Ecklian Reviews: Frozen River

Mark Eckel, Director, Mahseh Center, Lake Bruce, IN 

“The baby is dead.”  “No it’s not.”  “Yes it is.  Just hold it close to your body.  Keep it warm.  We don’t want to give it to her cold.”  After discovering the child is alive Lila says, “It wasn’t me it was the Creator” and Ray, “All I know is K-Mart’s closed and I don’t have nothin’ for under the tree.” 

Motherhood: the dogged determination to the death that says I will provide for my children no matter what.  Life may hit me with its best shot but I will find a way through, over, around.  Flint-like resolve in her scared momma’s eyes, Melissa Leo’s Academy Award Nominated performance demands to be watched by everyone born by a mother.  Each scene is tension filled because every act of life is played on the precipice.  We are required as viewers to live on the ledge, to feel what it is like to scratch and claw for every piece of change making sure our kids eat lunch.  We will be asked to consider what we would do were we the lone decision maker in a household.  We will look face to face in the face of women who must face the world on their own.  And we are forced to look at our faces in the mirror of our own souls. 

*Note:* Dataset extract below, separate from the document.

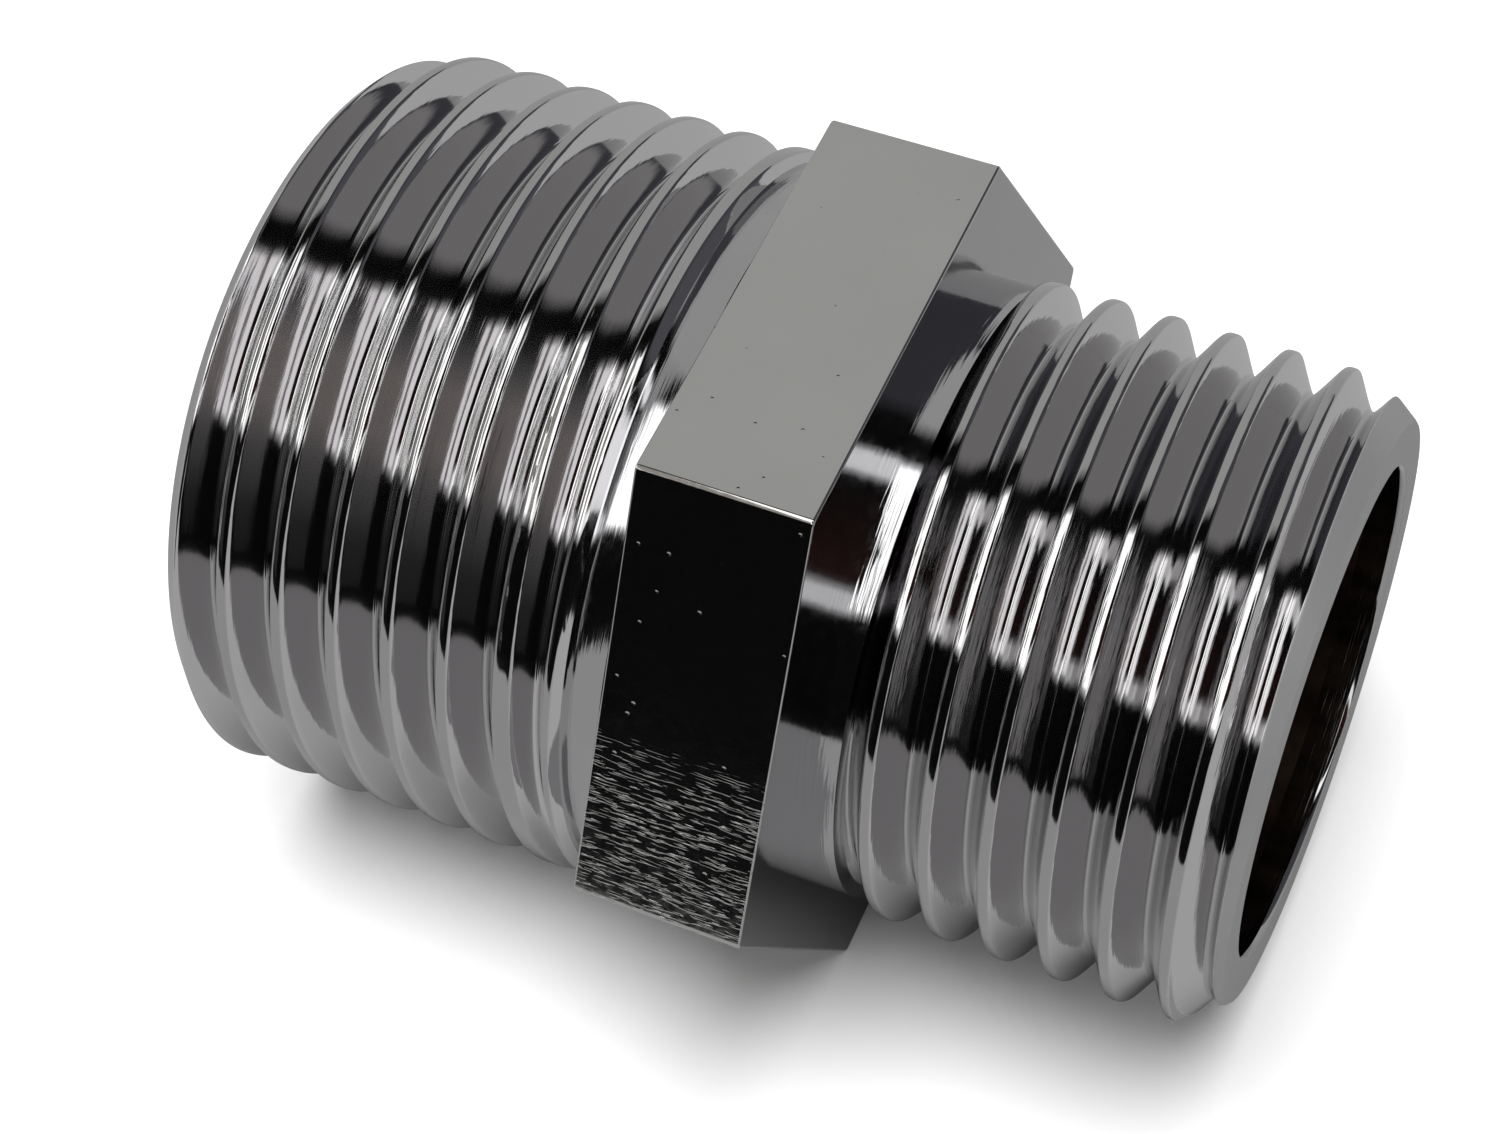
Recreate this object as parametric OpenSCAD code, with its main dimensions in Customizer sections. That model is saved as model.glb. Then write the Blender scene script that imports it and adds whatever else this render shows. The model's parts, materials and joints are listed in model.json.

Directorial debuts seem to produce soul-searching films (i.e., Alejandro Gomez Monteverde for Bella, Gavin Hood for Tsotsi, Florian Henckel von Donnersmarck for The Lives of Others to name a few).  Courtney Hunt’s freshman project is worth thoughtful reflection and deep group discussion.  Frozen River takes the cinematography of daily life (think The Office) to create a world the common person knows: no makeup and no spectacular production designs.  Dollar stores and house trailer living are par for the course here.  Forget politics.  Fortunately, social commentary is no where to be found.  [Would that Hollywood would get the point: "Just tell the story."]  But we will be haunted for days after to consider what would we do were we confronted with . . . deadbeat dads, human smuggling, hand-to-mouth living, insufficient work, latch-key children, and credit card fraud.  An odd couple, Lila (Misty Upham) and Ray (Leo) find themselves joined at the hip through actions to which they must simply respond.  Two women from different cultures connect through their common humanity.  Even tribesmen and troopers are presented as compassionate beyond the normal Hollywood cut-out characters.  The frozen river stands as the metaphor, harboring either hope or peril. 

Were I to create a movie trailer, it would be the opening paragraph above, which makes no sense until you see the movie; which is what I want you to do.  We must place ourselves into the middle of a tunnel where an oncoming train forces us to make decisions these mothers make every day.  Lila and Ray both seek provision for children.  Their coupled, selfless deed mid-film makes every heart ache.  Acting to redeem a life or care that a child receives a Christmas present transcends personal interest.  Parental trauma cannot be reproduced.  Those who suffer in some way to care for children feel the pain of Frozen River, hoping for a thaw. 

Rated R for brief use of profanity and adult situations.